The case came to trial at the High Court in London in 2014. The verdict had far-reaching implications for the way experts at auction houses catalogue paintings, for understanding the role of connoisseurship in establishing authenticity and for the use and misuse of technical evidence in determining the authorship of a work of art.
This detailed account of Thwaytes v. Sothebys is told from the inside by an eminent art historian who acted as an expert witness in the case. He was instructed to tell the court if the Cardsharps in the Kimbell is an original, if the Mahon version is an original or a copy and, if original, whether it was painted by Caravaggio. As a result, a question that has been much debated by scholars whether or not Caravaggio made replicas of his own paintings ended up becoming a judicial matter.
Richard Spear, Affiliate Research Professor at the University of Maryland, College Park, is a specialist in Italian baroque painting. His principal publications include Caravaggio and his Followers, Domenichino and The Divine Guido: Religion, Sex, Money and Art in the World of Guido Reni.

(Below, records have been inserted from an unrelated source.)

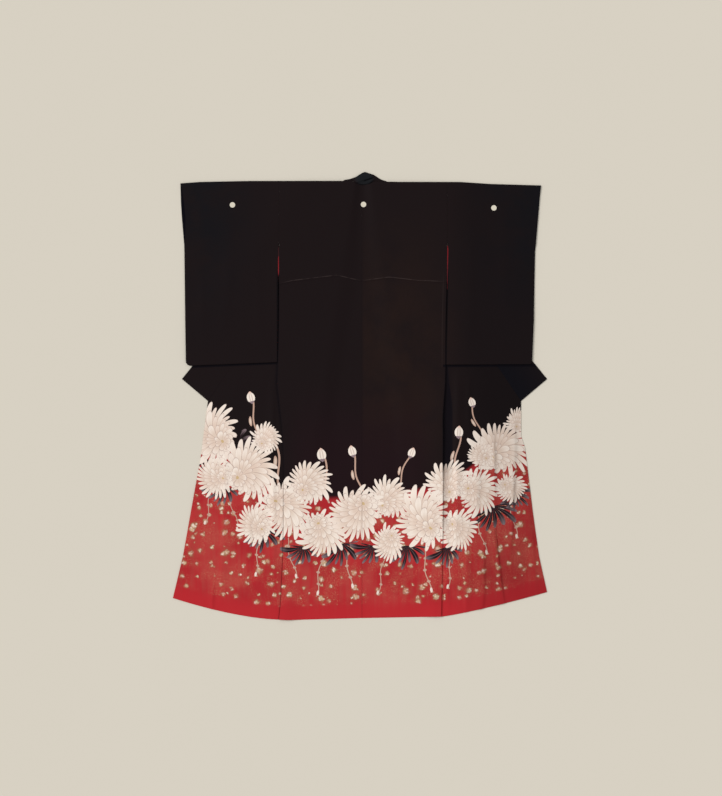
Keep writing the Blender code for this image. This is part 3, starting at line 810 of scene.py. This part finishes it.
def rgb(*numbers):
    """A colour from its red, green and blue on a screen, 0 to 255."""
    shares = [(c / 255 / 12.92) if c < 10.3 else ((c / 255 + 0.055) / 1.055) ** 2.4 for c in numbers]
    return (*shares, 1.0)


CREAM = rgb(243, 229, 216)
CREAM_SHADE = rgb(224, 203, 186)
PETAL_LINE = rgb(152, 122, 114)
BLUSH = rgb(232, 186, 168)
RED_HEM = rgb(183, 40, 46)
RED_LIGHT = rgb(177, 60, 57)
RED_DEEP_AND_SHADE = rgb(142, 30, 36)
GOLD = rgb(205, 176, 132)
GOLD_SHADE = rgb(150, 104, 74)
STEM = rgb(193, 158, 140)
INK = rgb(38, 26, 30)
INK_PALE = rgb(142, 122, 126)
BLACK = rgb(25, 17, 18)
BLACK_WARM = rgb(34, 22, 19)
BLACK_COOL = rgb(17, 16, 20)
BLACK_RUDDY = rgb(31, 16, 20)
BLACK_SHADE_RIGHT = rgb(3, 3, 6)
COLLAR_END_SHADE = rgb(10, 9, 15)
NECK_SHEEN = rgb(24, 27, 30)
FOLD_SHADOW = rgb(4, 4, 7)
ARMHOLE_SHADOW = rgb(4, 3, 7)
CUFF_SHADOW = rgb(4, 3, 12)
SLEEVE_SHADOW = rgb(5, 3, 9)
VALLEY_SHADOW = rgb(10, 7, 14)
SEAM_SHADOW = rgb(60, 14, 18)
PAINTED_SHEEN = rgb(150, 130, 125)
UNDYED = rgb(216, 208, 190)
LINING = rgb(140, 16, 28)
LINING_LIGHT = rgb(164, 26, 36)
LINING_SHADOW = rgb(30, 8, 12)
PAPER = rgb(215, 208, 194)
PAPER_LIGHT = rgb(216, 209, 195)


def new_material(name, roughness, specular, paint):
    """A material. paint gives its colour and its surface's height, with the height's strength and distance."""
    material = bpy.data.materials.new(name)
    material.use_nodes = True
    shader = material.node_tree.nodes["Principled BSDF"]
    shader.inputs["Roughness"].default_value = roughness
    shader.inputs["Specular IOR Level"].default_value = specular
    place = Value(material.node_tree, shader.outputs[0]).node("ShaderNodeTexCoord", output=3)
    colour, height, strength, distance = paint(place)
    material.node_tree.links.new(colour.socket, shader.inputs["Base Color"])
    bump = colour.node("ShaderNodeBump", named=[("Strength", strength), ("Distance", distance), ("Height", height)])
    material.node_tree.links.new(bump.socket, shader.inputs["Normal"])
    return material


def crepe(place):
    """Height of the crinkled weave of crepe silk."""
    stretched = place.vector("MULTIPLY", (1.0, 0.6, 1.0))
    return stretched.noise(1150.0, 3.0, 0.6) + 0.35 * stretched.noise(420.0, 1.0)


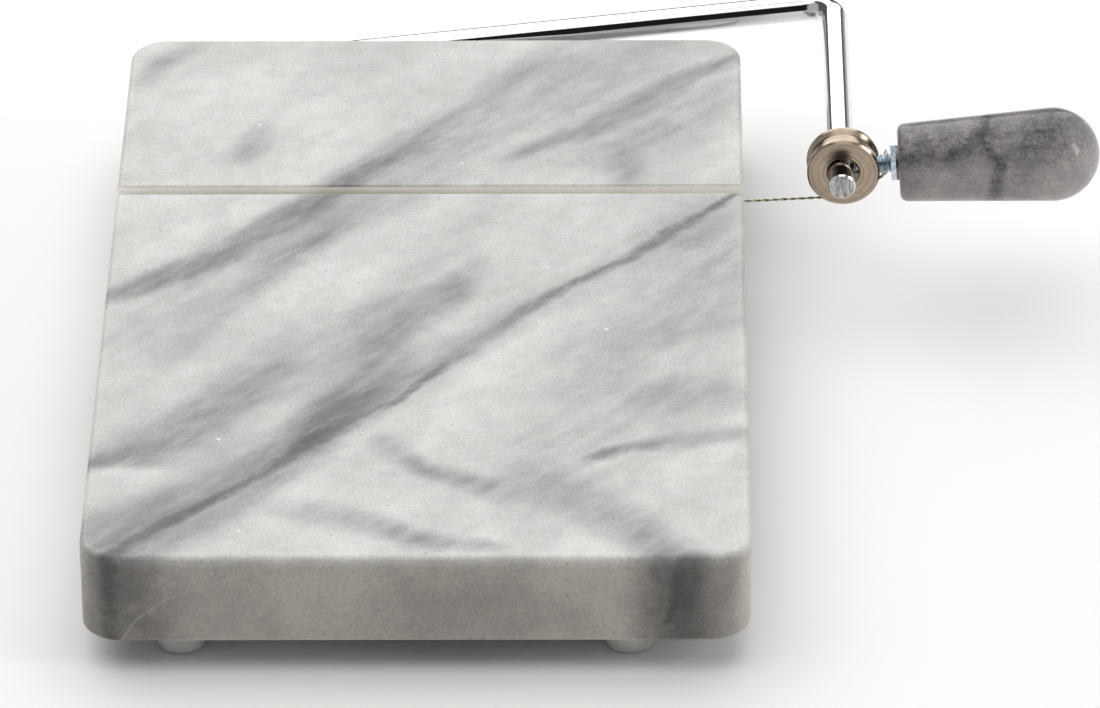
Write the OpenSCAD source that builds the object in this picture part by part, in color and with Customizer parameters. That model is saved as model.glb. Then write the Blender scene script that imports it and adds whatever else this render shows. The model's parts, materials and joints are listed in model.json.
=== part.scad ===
// Cheese wire cutter: a marble board with a cross groove, and a hinged wire arm that cuts into it.
// Millimetres, +Z up, standing on the plane z = 0. The front edge of the board faces -Y.
// The origin is the centre of the whole cutter's footprint box, on the plane that it stands on.

/* [Board] */
// Width of the board, along X
board_w = 127; // [115:1:150]
// Depth of the board, front to back, along Y
board_d = 203; // [180:1:230]
// Thickness of the board
board_t = 19; // [18:0.5:25]
// Radius of the board's four upright corners
corner_r = 7.5; // [4:0.5:12]
// Radius of the eased edges round the top and the underside
edge_r = 1.2; // [0.5:0.1:2.5]

/* [Groove] */
// Width of the groove that takes the wire
groove_w = 3.3; // [3.2:0.1:4]
// Distance from the board's back face to the middle of the groove
groove_from_back = 63.5; // [55:0.5:75]
// Easing of the groove's two top edges
groove_ease = 0.3; // [0.1:0.1:0.6]
// Gap between the resting wire and the floor of the groove
floor_gap = 0.25; // [0.15:0.05:0.5]

/* [Feet] */
// Diameter of a foot where it meets the board
foot_d = 11; // [9:0.5:14]
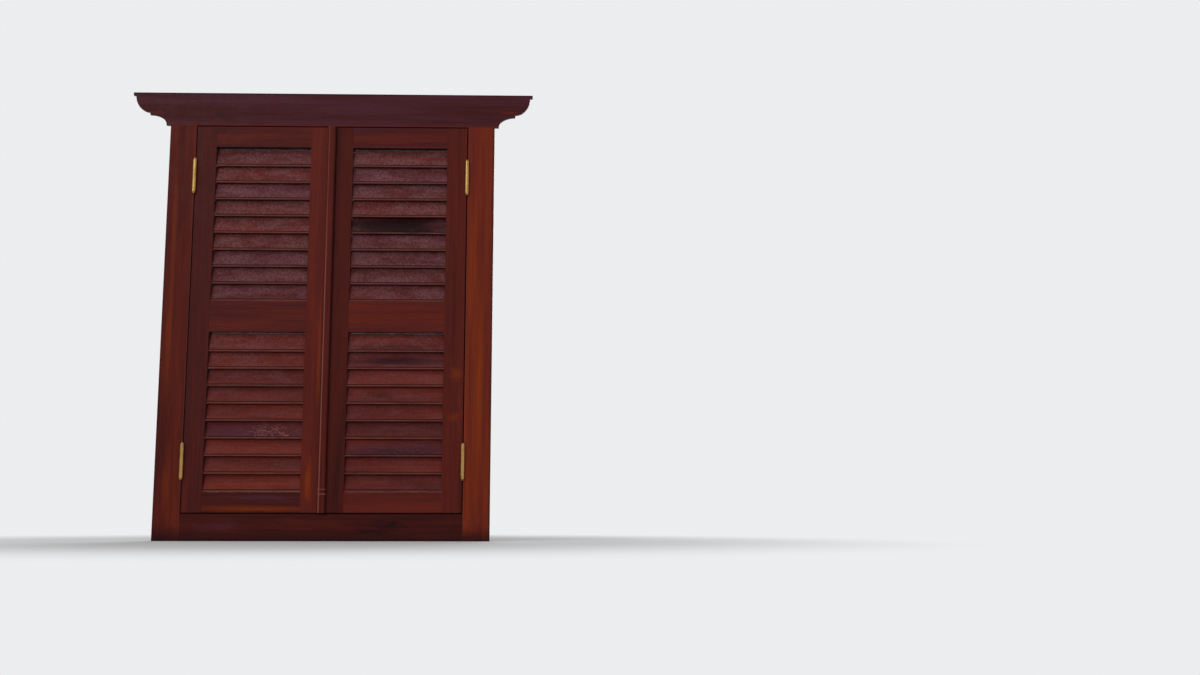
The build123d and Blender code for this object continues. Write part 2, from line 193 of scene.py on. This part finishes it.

He co-edited Painting for Profit: The Economic Lives of Seventeenth-Century Italian Painters, the basis of his most recent book, Dipingere per profitto: Le vite economiche dei pittori nella Roma del Seicento. While teaching at Oberlin College, he directed the Allen Memorial Art Museum and served as Editor-in-Chief of the Art Bulletin. Among his many awards are grants from the Fulbright Program, the American Council of Learned Societies, the National Endowment for the Humanities, the Center for Advanced Study in the Visual Arts, the National Humanities Center and the Guggenheim and Rockefeller foundations.